Please be aware that the first payroll of next year will be on September 10, 2021. As it was this year, unit members who elect to have money withheld throughout the year for lump-sum distribution at the end of the school year will receive 21/25ths of their annual salary between September 10, 2021 and June 17, 2022. The remaining 4/25ths will be distributed as a lump-sum on June 24, 2022. Please budget accordingly. Also note that your July health insurance premium is taken out of your June paychecks and your August premium is taken out of your September checks.

APPR/Tenure Bill Signed into Law

On June 7 the Governor signed into law (Chapter 112 of the Laws of 2021) legislation regarding the granting of tenure and the Annual Professional Performance Review (APPR). The legislation relieves districts of the obligation to complete an Annual Professional Performance Review (APPR) for each teacher this year. It also allows Superintendents to grant tenure to educators who, in their discretion, are eligible and otherwise qualified, except for the absence of an APPR rating for the 2019-2020 and/or 2020-2021 school years. This was definitely a win for teachers and one we should celebrate.

Bereavement Leave

Our contract prescribes that unit members will be granted up to three days of leave in the event of a death in the immediate family.

Teachers shall be entitled to three (3) days off with pay in the event of death of an immediate family member. “Immediate family member” for the purpose of this bereavement leave provision only shall be defined as spouse, child, parent, sibling, grandparent, grandchild, parent-in-law, brother-in-law, sister-in-law or other family member residing in the home.

We recently clarified with the district that this leave can be taken more than once in the same school year should a second death in the immediate family occur.

Vanguard Fiduciary Trust Company Added as a 403(b) Option

Over the winter the STA worked with the district to make the Vanguard Fiduciary Trust Company available to members as an option among several 403(b) investment providers. Some of our members had encouraged the addition of Vanguard as a lower cost alternative, and we were happy to help facilitate its addition of to the list of available providers. You can see the full list at OMNI.

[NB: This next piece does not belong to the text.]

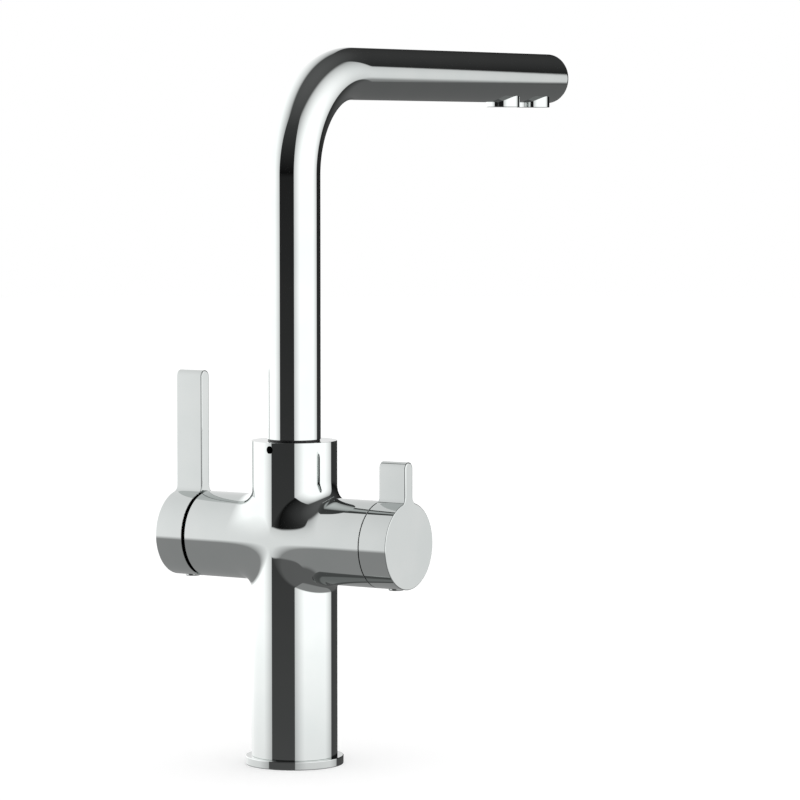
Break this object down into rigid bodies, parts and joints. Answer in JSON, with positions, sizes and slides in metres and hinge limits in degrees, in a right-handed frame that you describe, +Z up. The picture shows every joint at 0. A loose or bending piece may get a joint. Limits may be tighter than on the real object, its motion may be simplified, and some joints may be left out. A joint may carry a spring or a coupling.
{
  "type": "low-pressure mixer tap",
  "caption": "Chromed kitchen mixer tap for a vented water heater: swivelling L-shaped spout with separate mixed and filtered outlets, and a lever at each end of its cross arms.",
  "frame": {"origin": "centre of the deck stud hole in the underside, on the deck", "axes": "+Z up along the column, the spout at rest points to -Y (the user), the mixer lever is on the +X arm and the filtered water lever on the -X arm"},
  "size_m": [0.145, 0.2862, 0.3763],
  "materials": {
    "chrome_body": "polished chrome plating on brass",
    "chrome_flange": "polished chrome plating on brass",
    "chrome_spout": "polished chrome plating on brass tube",
    "chrome_levers": "polished chrome plating on zinc",
    "chrome_outlets": "polished chrome plating on brass",
    "chrome_plugs": "polished chrome plating",
    "brass": "machined",
    "copper_tube": "drawn tube",
    "rubber": "matt",
    "dark_plastic": "matt",
    "white_plastic": "moulded",
    "grey_plastic": "moulded",
    "ceramic": "lapped ceramic",
    "steel": "machined"
  },
  "bodies": {
    "body": {"body_casting": "chrome_body", "base_flange": "chrome_flange", "base_seal": "rubber", "inlet_core": "brass", "inlet_core_o_ring": "rubber", "cold_riser": "copper_tube", "hot_riser": "copper_tube", "heater_feed_riser": "copper_tube", "filter_riser": "copper_tube", "spout_slip_ring": "dark_plastic", "spout_set_screw": "steel", "filter_tube_o_ring": "rubber", "mixer_cartridge": "white_plastic", "mixer_port_seals": "rubber", "mixer_disc_seal": "rubber", "mixer_fixed_disc": "ceramic", "mixer_turret_ring": "steel", "mixer_clamp_nut": "brass", "filter_valve": "brass", "filter_seat_seal": "rubber", "filter_fixed_disc": "ceramic"},
    "spout": {"spout_tube": "chrome_spout", "spout_tail": "brass", "upper_bearing_ring": "white_plastic", "lower_bearing_ring": "white_plastic", "spout_o_rings": "rubber", "filter_tube": "white_plastic", "filter_outlet": "chrome_outlets", "mixed_outlet": "chrome_outlets", "filter_stream_former": "grey_plastic", "mixed_stream_former": "grey_plastic", "filter_screen": "steel", "mixed_screen": "steel", "filter_outlet_seal": "rubber", "mixed_outlet_seal": "rubber"},
    "mixer_turret": {"mixer_turret": "grey_plastic", "mixer_pivot_pin": "steel"},
    "mixer_lever": {"mixer_lever": "chrome_levers", "mixer_stem": "steel", "mixer_grub_screw": "steel", "mixer_screw_plug": "chrome_plugs"},
    "mixer_disc": {"mixer_moving_disc": "ceramic", "mixer_disc_carrier": "white_plastic"},
    "filter_lever": {"filter_lever": "chrome_levers", "filter_stem": "brass", "filter_moving_disc": "ceramic", "filter_grub_screw": "steel", "filter_screw_plug": "chrome_plugs", "filter_stem_o_ring": "rubber", "filter_stem_ring": "steel"}
  },
  "joints": [
    {"name": "spout_swivel", "type": "hinge", "parent": "body", "child": "spout", "pos_m": [0, 0, 0.15], "axis": [0, 0, 1], "range_deg": [-75, 75]},
    {"name": "mixer_temperature", "type": "hinge", "parent": "body", "child": "mixer_turret", "pos_m": [0.0689, 0, 0.1185], "axis": [1, 0, 0], "range_deg": [-45, 45]},
    {"name": "mixer_flow", "type": "hinge", "parent": "mixer_turret", "child": "mixer_lever", "pos_m": [0.0689, 0, 0.1185], "axis": [0, 1, 0], "range_deg": [0, 18]},
    {"name": "mixer_disc_slide", "type": "slide", "parent": "mixer_turret", "child": "mixer_disc", "axis": [0, 0, 1], "range_m": [0, 0.00378]},
    {"name": "filter_turn", "type": "hinge", "parent": "body", "child": "filter_lever", "pos_m": [-0.06, 0, 0.1185], "axis": [1, 0, 0], "range_deg": [0, 90]}
  ],
  "couplings": [
    {"joint": "mixer_disc_slide", "follows": "mixer_flow", "m_per_rad": 0.012}
  ]
}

The Syosset Teachers Association cannot offer members individual investing or tax advice and does not endorse any particular product or investment provider. Members looking for help in this area may wish to take advantage of NYSUT’s 403(b) Field Guide.   NYSUT has also negotiated a very reasonable rate for its members for a Full-Service Financial Counseling Program which offers up to six hours per year of consultations with a Stacey Braun Associates Certified Financial Planner (if you only want advice about your investment options there is also a more limited option for a reduced fee).

Lastly, a special thank you to our STA Reps and the Executive Committee for all your work throughout the year.